18.12.05

O Padre Manuel Antunes e Manuel de Brito, segundo Jorge Silva Melo

"Era para falar de Manuel Antunes, recomendar as obras que agora se editam, tanto quanto possível completas, em comemorações de ausência que até este fim de semana se celebram. Mas era também para dizer que a letra de Manuel Antunes nunca foi como a sua voz, a mais clara foi a sua palavra dita, a pausa, a suspensão, a repetição, a ênfase também gestual, aqueles seus gestos codificados e tão próprios. Procuro nalguns (tão poucos) livros que dele tenho (da velha Moraes, da Ática) e, se encontro neles um pensamento cuidado e atento, já nestes textos - muitas vezes de ocasião, prefácios, notas, com as obrigações formais em uso- não vejo o brilho heterodoxo do mestre extraordinário, extravagante, rigoroso, curioso, atentíssimo, o olhar maroto de quem acabou de ter uma ideia e a avança, provisória, aposta.
Os seus textos são bons textos. Mas o que era extraordinário naquelas suas aulas altamente formais, era a maneira como ele se libertava das obrigações, como ia de Eurípides a Sophia, como, estudantes muito jovens, éramos interceptados na curva exaltante de um pensamento sempre a fazer-se. Jesuíta, era nas aulas (que, em cristã e militante alegria, rompiam a lúgubre faculdade) que a sua palavra afiada, lenta, preciosa, fluía. Mais do que escritor, Manuel Antunes é um professor. E, mais do que o ensaio, a aula era o seu palco, quartas às 11 no Anfiteatro 1.
Tinha pensado falar de Manuel Antunes, mestre, quando fui apanhado pela morte de Manuel de Brito, o livreiro, o galerista que, durante esses mesmos anos de faculdade, eu frequentava, a quem comprei a inevitável "Paideia" de W. Jaeger, em castelhano, manual precioso para a Cultura Clássica, e o "Les Mots et les Choses" que Manuel Antunes nos revelou, estupefacto, ele - e nós, entusiasmados.
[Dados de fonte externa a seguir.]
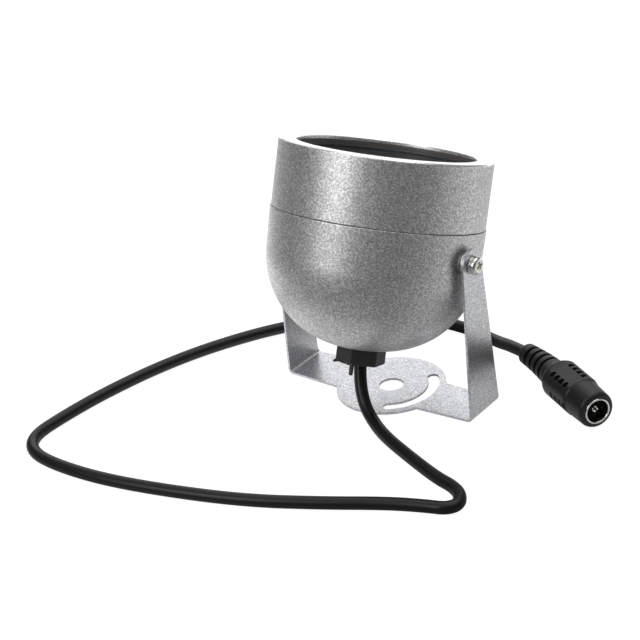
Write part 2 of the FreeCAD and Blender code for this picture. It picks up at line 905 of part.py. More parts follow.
def make_plug_shell():
    body = new_body("plug_shell")
    nose = nose_radius
    face = -s("barrelProud")
    edge = s("noseRound")
    grip_front = -s("noseLength")
    grip_back = grip_front - s("gripLength")
    end = grip_back - s("bootLength")
    blend = s("gripTaper")
    step = s("gripStep")
    section = new_sketch(body, "XZ")
    outline(section, [
        (0, end), (boot_end_radius, end), (boot_radius, grip_back),
        (grip_radius, grip_back + blend), (grip_radius, grip_front - step),
        (nose, grip_front), (nose, face - edge, nose - edge, face - edge, 1),
        (nose - edge, face), (0, face),
    ])
    spin(body, section)
    cut_grip(body, grip_front, grip_back, blend, step)
    cut_ribs(body, end)
    well = new_sketch(body, "XY", offset=face)
    ring(well, 0, 0, s("barrelRadius") + s("fitGap"))
    extrude(body, "Pocket", well, s("barrelDepth"))
    place_plug(body)
    return body


def cut_grip(body, grip_front, grip_back, blend, step):
    # Two long flats, with a row of notches along each of their edges
    flat_at = grip_flat
    past = grip_radius * 2
    low = grip_back + blend
    high = grip_front - step * 2
    sides = new_sketch(body, "XZ")
    box_outline(sides, flat_at, past, low, high)
    box_outline(sides, -past, -flat_at, low, high)
    extrude(body, "Pocket", sides, both=True)
    near = leg(grip_radius, flat_at) + s("notchInset")
    deep = flat_at - s("notchDepth")
    bites = new_sketch(body, "XY", offset=high - s("notchPitch"))
    for x0, x1 in ((deep, past), (-past, -deep)):
        for y0, y1 in ((near, past), (-past, -near)):
            box_outline(bites, x0, x1, y0, y1)
    bite = extrude(body, "Pocket", bites, s("notchWidth"))
    along(body, bite, NOTCH_COUNT, s("notchPitch"), back=True)


def cut_ribs(body, end):
    first = end + s("ribPitch")
    slot = new_sketch(body, "XZ")
    box_outline(slot, boot_core, boot_radius * 2, first - s("ribGap"), first)
    groove = spin(body, slot, kind="Groove")
    along(body, groove, RIB_COUNT, s("ribPitch"))


def make_plug_metal():
    face = -s("barrelProud")
    bottom = face - s("barrelDepth")
    core = bottom + s("insulatorThick")
    barrel = turned_on_plug("plug_barrel", tube_section(
        s("barrelBore"), s("barrelRadius"), bottom, 0))
    insulator = turned_on_plug("plug_insulator", tube_section(
        0, s("barrelBore") - s("fitGap"), bottom, core))
    round_off = s("pinRound")
    tip = -s("pinSet")
    pin = turned_on_plug("plug_pin", [
        (0, core), (s("pinRadius"), core),
        (s("pinRadius"), tip - round_off, s("pinRadius") - round_off, tip - round_off, 1),
        (s("pinRadius") - round_off, tip), (0, tip),
    ])
    slit = new_sketch(pin, "XY", offset=-s("pinSet"))
    gap = s("pinSlit") / 2
    box_outline(slit, -gap, gap, -s("pinRadius") * 2, s("pinRadius") * 2)
    extrude(pin, "Pocket", slit, s("pinSlitDepth"))
    return [barrel, insulator, pin]


pieces = [make_bracket(), make_housing(), make_front_ring()]
pieces += make_stack()
pieces += [make_leds()] + make_sensor() + make_back_pieces()
pieces += [make_gland()] + make_gland_fixings()
pieces += make_pivots()
pieces += make_cable() + make_wires()
pieces += [make_plug_shell()] + make_plug_metal()
doc.recompute()

# Every object must be sound before anything is written
for item in doc.Objects:
    if "Invalid" in item.State or "Error" in item.State:
        raise RuntimeError("%s did not build: %s" % (item.Name, item.State))
os.makedirs("parts", exist_ok=True)
for piece in pieces:
    if piece.Shape.isNull() or not piece.Shape.isValid():
        raise RuntimeError("%s has no sound shape" % piece.Label)
for piece in pieces:
    piece.Shape.exportStep("parts/%s.step" % piece.Label)
    print("%s: %d solids, %.1f mm3"
          % (piece.Label, len(piece.Shape.Solids), piece.Shape.Volume))
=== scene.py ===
import bmesh
import bpy
import math
import numpy as np
from mathutils import Matrix, Vector


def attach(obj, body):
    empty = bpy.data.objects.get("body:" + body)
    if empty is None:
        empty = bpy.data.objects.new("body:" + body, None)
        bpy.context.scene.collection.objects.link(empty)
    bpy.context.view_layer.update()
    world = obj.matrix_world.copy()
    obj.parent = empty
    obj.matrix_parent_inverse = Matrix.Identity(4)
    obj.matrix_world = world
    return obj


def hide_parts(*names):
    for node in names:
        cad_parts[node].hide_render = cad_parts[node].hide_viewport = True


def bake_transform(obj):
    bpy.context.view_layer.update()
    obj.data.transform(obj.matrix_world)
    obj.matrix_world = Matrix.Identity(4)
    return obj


# Looks of the infrared illuminator. Every dictionary holds millimetres and degrees
# unless its note says otherwise; addPiece turns millimetres into metres.

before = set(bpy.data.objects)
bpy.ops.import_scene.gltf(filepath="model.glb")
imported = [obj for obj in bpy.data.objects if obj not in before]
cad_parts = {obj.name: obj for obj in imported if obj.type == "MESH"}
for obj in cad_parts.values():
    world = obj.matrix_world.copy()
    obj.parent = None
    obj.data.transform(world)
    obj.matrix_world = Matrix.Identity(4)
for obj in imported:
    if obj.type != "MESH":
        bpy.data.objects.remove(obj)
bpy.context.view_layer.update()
millimetre = 0.001
print("frame loaded:", len(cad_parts), "nodes")


# Camera and cable come first

cameraSet = {
    "place": (356.73, -446.22, 326.70),
    "yaw": 40.650,      # turned from +Y towards -X
    "pitch": -27.668,   # below the horizon
    "roll": -7.568,
    "lens": 114.75,     # for a sensor 36 wide
}


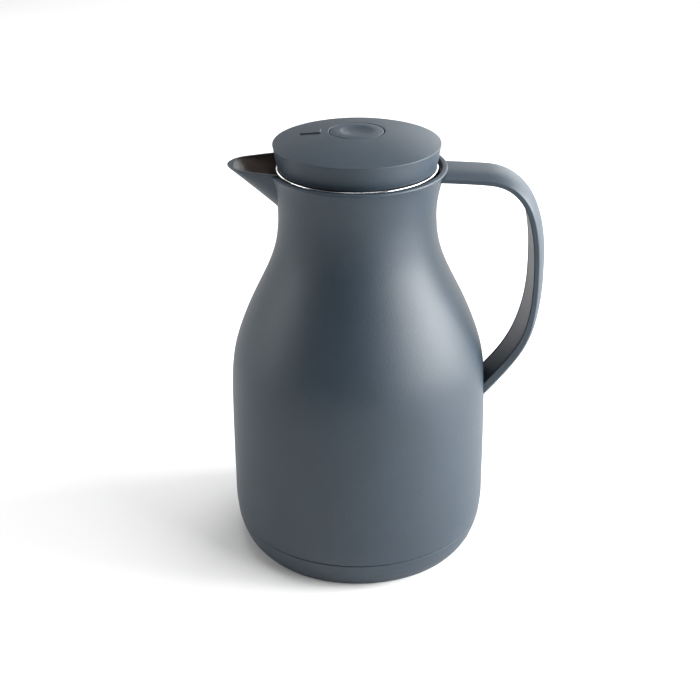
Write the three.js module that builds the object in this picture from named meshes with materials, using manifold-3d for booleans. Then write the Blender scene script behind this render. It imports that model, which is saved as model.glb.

Manuel de Brito morreu agora. Também ele terá sido meu mestre, ensinou-me o gosto de mostrar, de editar, de importar livros, de fazer, de encontrar, de procurar o livro desejado, mestre em juntar pessoas, mestre de negócios (homem que em si concentrava a epopeia burguesa "no tempo em que a palavra era/ um conceito moral, vizinho da honra/ e irmão chegado do trabalho" nos estupendos versos do Armando Silva Carvalho), mestre dessa arte infindável que é a de se tornar o epicentro de tudo naqueles anos incertos, poesias, tudo o que pudesse ser, livros, traduções, pinturas, a casa cheia de gente, tantas ideias, que bonita a sua 111 (e o logo do Vespeira), fervilhante, e quando então chegavam novos (caríssimos!) Gallimard brancos.
Mestre erudito um, autodidacta o outro, tive a sorte de os ter, de os ouvir, ávidos eles e eu. O privilégio das horas mortas da conversa de corredor na faculdade ou na loja, de cotovelo apoiado ao balcão, quando ainda se fumava nas lojas. Foram-me abrindo o mundo - e com o abre-latas da conversa, às vezes a ironia, a anedota, a pequena inconfidência que nenhuma letra guardará, coisa mais séria, abriram com a acção, as noites de trabalho, a descoberta que a tinta não fixou, fundiram-se-me na vida.
E lembro-me de Manuel de Brito me falar de como, na Livraria Escolar Editora, a livraria por onde começou, naqueles anos depois da guerra, anos de Abelaira, diria, anos de desencantos e outras tantas teimosias, se reuniam os mestres de ciências que o tinham tomado como jovem protegido. E ele me falava desse Ferreira de Macedo, que nunca, é claro, conheci, do jovem Caraça, os matemáticos impulsionadores de tanta coisa, destemidos instigadores. E através de Brito, eles chegaram até mim e talvez, outra vez, agora a partir de mim que já sou quase sempre "o mais velho", estas conversas que não ouvi cheguem a outros, sem letra, pelo aperto de mão.
É a cultura oral a fazer-se, a desaguar nos dias.
A letra - e esta também não - nem sempre apanha as conversas, as aulas, não as prende, mas também elas não se vão com o vento, passam de boca em boca, vão-nos fazendo.
E há uma genealogia do pensamento que escapa ao livro, passa pelo gesto e fica no ar: a cultura oral ainda nos faz, com o riso, o exemplo, o sorriso que a letra não conhece.
E foi na conversa (activa, cada uma delas e a seu modo diverso) seja de Manuel Antunes, seja de Manuel de Brito que terá ficado, precioso, o ouro dos seus dias."